OpenTelemetry resource semantic conventions should be used as a starting point when determining which attributes an organization should standardize on. In the following sections, we’ll review some of the more commonly used attributes.

Service Attributes

A number of attributes are used to describe the service being monitored.

service.name is a required attribute that defines the logical name of the service. It’s added automatically by the OpenTelemetry SDK but can be customized. It’s best to keep this simple (i.e. inventoryservice would be better than inventoryservice-prod-hostxyz, as other attributes can be utilized to capture other aspects of the service instead).

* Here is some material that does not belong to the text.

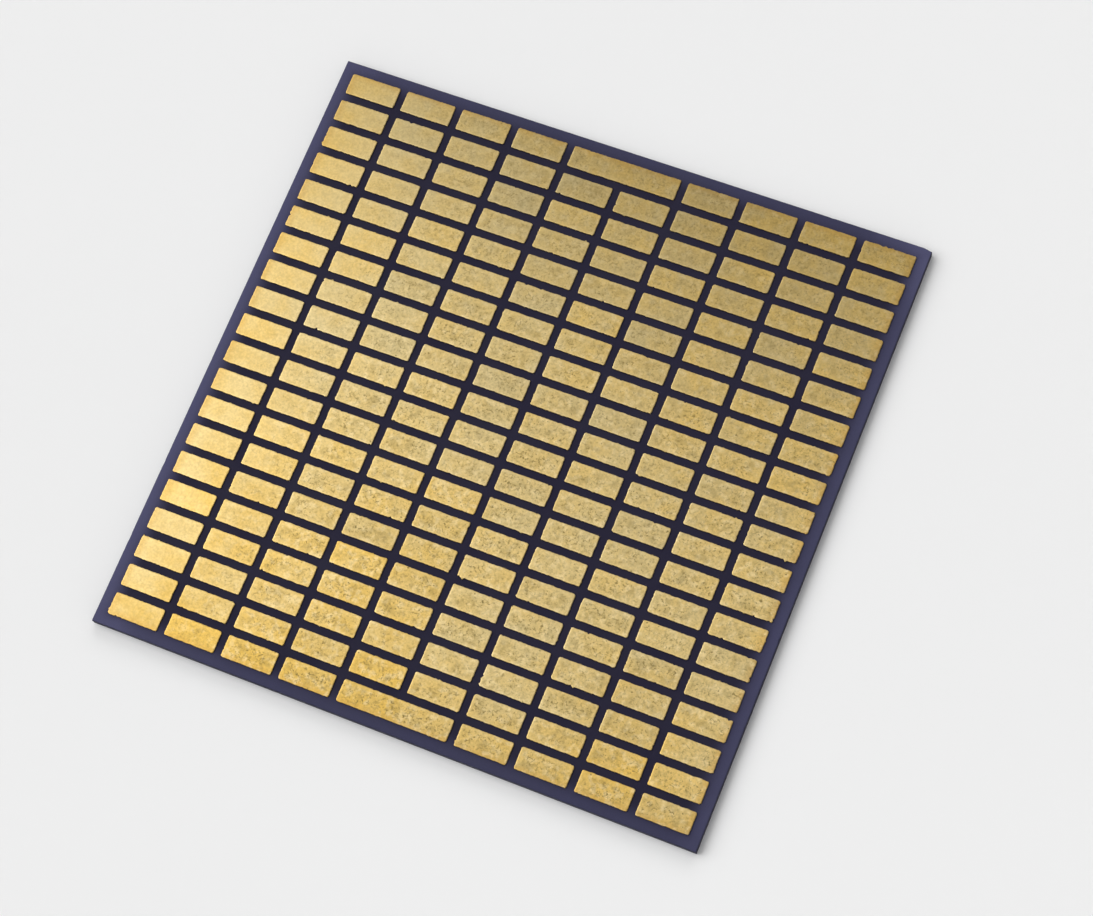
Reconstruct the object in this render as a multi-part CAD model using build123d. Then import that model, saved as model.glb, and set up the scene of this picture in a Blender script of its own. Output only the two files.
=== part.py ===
"""Metallised aluminium nitride substrate for a thermoelectric module.

A thin square ceramic plate carries rows of separate gold-finished conductor pads on its upper face.
Each pad spans two neighbouring sites of a square grid, and a semiconductor leg is soldered to each site.
In the first and last row, one wide pad across the middle takes the place of two.

X runs along the rows, Y from the front row to the back row and Z up, in millimetres.
The origin is the middle of the bare underside, which lies on the heat sink.
"""

from build123d import *
import math
import os

# Site grid
site_pitch = 1.95  # from one leg to the next, the same in X and Y
sites_per_pad = 2
pads_per_row = 10
row_count = 20

# Pads: copper plated through a mask onto the ceramic, then nickel and gold
pad_gap = 0.50  # bare ceramic between neighbouring pads, in X and in Y
pad_thickness = 0.08
pad_corner_cut = 0.08  # each corner of a pad is a small flat, cut off this far along both sides
flank_lean = 0.015  # how far a pad's side leans inwards from its foot to its top
shoulder = 0.012  # the bevel round a pad's upper edge
columns_per_wide_pad = 2

# Plate: tape cast, fired, lapped flat and diced out of a larger panel
edge_margin = 0.75  # bare ceramic from the outermost pads to the plate's edge
plate_thickness = 0.635
edge_break = 0.03  # the small bevel that is left on every edge after dicing

# Derived sizes
column_pitch = sites_per_pad * site_pitch
pad_length = column_pitch - pad_gap
pad_width = site_pitch - pad_gap
wide_pad_length = columns_per_wide_pad * column_pitch - pad_gap
pattern_length = pads_per_row * column_pitch - pad_gap
pattern_width = row_count * site_pitch - pad_gap
plate_length = pattern_length + 2 * edge_margin
plate_width = pattern_width + 2 * edge_margin
flank_angle = math.degrees(math.atan2(flank_lean, pad_thickness))

# The columns that the wide pad covers, counted from the left, in the middle of its row
first_wide_column = (pads_per_row - columns_per_wide_pad) // 2
wide_columns = range(first_wide_column, first_wide_column + columns_per_wide_pad)


def column_x(column):
    """X of a column's middle. Column 0 is the leftmost."""
    return (column - (pads_per_row - 1) / 2) * column_pitch


def row_y(row):
    """Y of a row's middle. Row 0 is at the back."""
    return ((row_count - 1) / 2 - row) * site_pitch


def ceramic_plate():
    """The bare plate, with its underside on the XY plane and all its edges broken."""
    blank = extrude(Rectangle(plate_length, plate_width), plate_thickness)
    return chamfer(blank.edges(), edge_break)


def pad(length):
    """One conductor pad on the plate's upper face: cut corners, leaning sides and a bevelled upper edge."""
    foot = chamfer(Rectangle(length, pad_width).vertices(), pad_corner_cut)
    block = extrude(foot, pad_thickness, taper=flank_angle)
    upper_edge = block.faces().sort_by(Axis.Z)[-1].edges()
    return Pos(Z=plate_thickness) * chamfer(upper_edge, shoulder)


def pad_row(row):
    """The plain pads of one row, as separate solids. The end rows leave their wide pad's columns free."""
    has_wide_pad = row in (0, row_count - 1)
    columns = [c for c in range(pads_per_row) if not (has_wide_pad and c in wide_columns)]
    return Compound([Pos(column_x(c), row_y(row)) * plain_pad for c in columns])


def wide_pad(row):
    """The wide pad of an end row, from the first to the last of the columns that it covers."""
    middle_x = (column_x(wide_columns[0]) + column_x(wide_columns[-1])) / 2
    return Pos(middle_x, row_y(row)) * pad(wide_pad_length)


plain_pad = pad(pad_length)

pieces = {"ceramic_plate": ceramic_plate()}
for row in range(row_count):
    pieces[f"pad_row_{row + 1:02d}"] = pad_row(row)
pieces["wide_pad_back"] = wide_pad(0)
pieces["wide_pad_front"] = wide_pad(row_count - 1)

os.makedirs("parts", exist_ok=True)
for name, piece in pieces.items():
    export_step(piece, f"parts/{name}.step")
print(f"plate {plate_length:.3f} x {plate_width:.3f} x {plate_thickness} mm, {len(pieces)} nodes")
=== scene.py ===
"""The looks of a metallised ceramic plate that carries rows of gold-finished pads.

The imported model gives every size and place. X runs along the rows, Y from the front row to the back
and Z up, in metres. The plate lies on its bare underside, with the pads on its upper face.
"""

import math

import bpy
import numpy as np
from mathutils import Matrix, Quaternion, Vector


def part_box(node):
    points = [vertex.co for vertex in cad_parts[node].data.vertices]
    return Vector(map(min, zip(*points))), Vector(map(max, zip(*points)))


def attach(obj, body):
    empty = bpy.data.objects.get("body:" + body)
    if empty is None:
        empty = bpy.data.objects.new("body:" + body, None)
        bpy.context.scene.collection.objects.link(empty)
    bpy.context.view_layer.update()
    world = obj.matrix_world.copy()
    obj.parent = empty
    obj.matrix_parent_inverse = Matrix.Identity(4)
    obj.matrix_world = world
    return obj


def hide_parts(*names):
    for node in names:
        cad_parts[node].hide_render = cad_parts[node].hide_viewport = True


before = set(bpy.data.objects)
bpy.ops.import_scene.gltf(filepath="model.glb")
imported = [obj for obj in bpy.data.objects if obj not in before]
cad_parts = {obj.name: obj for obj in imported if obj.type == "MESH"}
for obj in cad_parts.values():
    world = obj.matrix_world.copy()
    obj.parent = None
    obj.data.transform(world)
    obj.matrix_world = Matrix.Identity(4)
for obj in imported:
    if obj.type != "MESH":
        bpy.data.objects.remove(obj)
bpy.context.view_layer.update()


# The ceramic plate
# A thin square of grey aluminium nitride, tape cast, fired and lapped flat on both faces. A saw diced it
# out of a larger panel, which leaves tiny chips along its edges, and one corner has lost its very tip.

MM = 0.001
_, plate_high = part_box("ceramic_plate")
plate_half = plate_high.x
plate_top = plate_high.z
pattern_half_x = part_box("pad_row_02")[1].x
pattern_half_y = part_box("pad_row_01")[1].y

outline_step = 0.125 * MM
edge_break = 0.03 * MM
chip_reach = 0.05 * MM
# Fine chips follow one another along an edge. A big one breaks out only where its waves pass the rarity.
fine_chip_length = 0.4 * MM
fine_chip_depth = 0.006 * MM
big_chip_length = 0.9 * MM
big_chip_depth = 0.06 * MM
big_chip_rarity = 1.9
chip_seeds = (11, 13, 15, 17)
margin_rings = np.array([0.11, 0.25, 0.4, 0.55, 0.7, 0.85, 1.0, 1.2, 1.4, 1.6]) * MM
lost_tip_length = 0.55 * MM
lost_tip_depth = 0.11 * MM
# Painted shade among the pads: full from this far inside the pattern's border, gone this far outside it.
gap_shade_starts = -0.85 * MM
gap_shade_ends = 0.6 * MM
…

The following service attributes are recommended:

service.namespace this attribute could be utilized to identify the team that owns the service
service.instance.id is used to identify a unique instance of the service
service.version is used to identify the version of the service

Telemetry SDK

These attributes are set automatically by the SDK, to record information about the instrumentation libraries being used:

telemetry.sdk.name is typically set to opentelemetry
telemetry.sdk.language is the language of the SDK, such as java
telemetry.sdk.version identifies which version of the SDK is utilized

Containers

For services running in containers, there are numerous attributes used to describe the container runtime, such as container.id, container.name, and container.image.name. The full list can be found here.

Hosts

These attributes describe the host where the service is running, and include attributes such as host.id, host.name, and host.arch. The full list can be found here.

Deployment Environment

The deployment.environment attribute is used to identify the environment where the service is deployed, such as staging or production.

Splunk Observability Cloud uses this attribute to enable related content (as described here), so it’s important to include it.

Cloud

There are also attributes to capture information for services running in public cloud environments, such as AWS. Attributes include cloud.provider, cloud.account.id, and cloud.region.

The full list of attributes can be found here.

Some cloud providers, such as GCP, define semantic conventions specific to their offering.

Kubernetes

There are a number of standardized attributes for applications running in Kubernetes as well. Many of these are added automatically by Splunk’s distribution of the OpenTelemetry collector, as described here.

These attributes include k8s.cluster.name, k8s.node.name, k8s.pod.name, k8s.namespace.name, and kubernetes.workload.name.

Best Practices for Creating Custom Attributes

Many organizations require attributes that go beyond what’s defined in OpenTelemetry’s resource semantic conventions.

In this case, it’s important to avoid naming conflicts with attribute names already included in the semantic conventions. So it’s a good idea to check the semantic conventions before deciding on a particular attribute name for your naming convention.

In addition to a naming convention for attribute names, you also need to consider attribute values. For example, if you’d like to capture the particular business unit with which an application belongs, then you’ll also want to have a standardized list of business unit values to choose from, to facilitate effective filtering.

The OpenTelemetry community provides guidelines that should be followed when naming attributes as well, which can be found here.

The Recommendations for Application Developers section is most relevant to our discussion.

They recommend:

Prefixing the attribute name with your company’s domain name, e.g. com.acme.shopname (if the attribute may be used outside your company as well as inside).
Prefixing the attribute name with the application name, if the attribute is unique to a particular application and is only used within your organization.
Not using existing OpenTelemetry semantic convention names as a prefix for your attribute name.
Consider submitting a proposal to add your attribute name to the OpenTelemetry specification, if there’s a general need for it across different organizations and industries.
Avoid having attribute names start with otel.*, as this is reserved for OpenTelemetry specification usage.

Metric Cardinality Considerations

One final thing to keep in mind when deciding on naming standards for attribute names and values is related to metric cardinality.

Metric cardinality is defined as **the number of unique metric time series (MTS) produced by a combination of metric names and their associated dimensions.

A metric has high cardinality when it has a high number of dimension keys and a high number of possible unique values for those dimension keys.

For example, suppose your application sends in data for a metric named custom.metric. In the absence of any attributes, custom.metric would generate a single metric time series (MTS).

On the other hand, if custom.metric includes an attribute named customer.id, and there are thousands of customer ID values, this would generate thousands of metric time series, which may impact costs and query performance.

Splunk Observability Cloud provides a report that allows for the management of metrics usage. And rules can be created to drop undesirable dimensions. However, the first line of defence is understanding how attribute name and value combinations can drive increased metric cardinality.

Summary

In this document, we highlighted the importance of defining naming conventions for OpenTelemetry tags, preferably before starting a large rollout of OpenTelemetry instrumentation.

We discussed how OpenTelemetry’s resource semantic conventions define the naming conventions for several attributes, many of which are automatically collected via the OpenTelemetry SDKs, as well as processors that run within the OpenTelemetry collector.

Finally, we shared some best practices for creating your attribute names, for situations where the resource semantic conventions are not sufficient for your organization’s needs.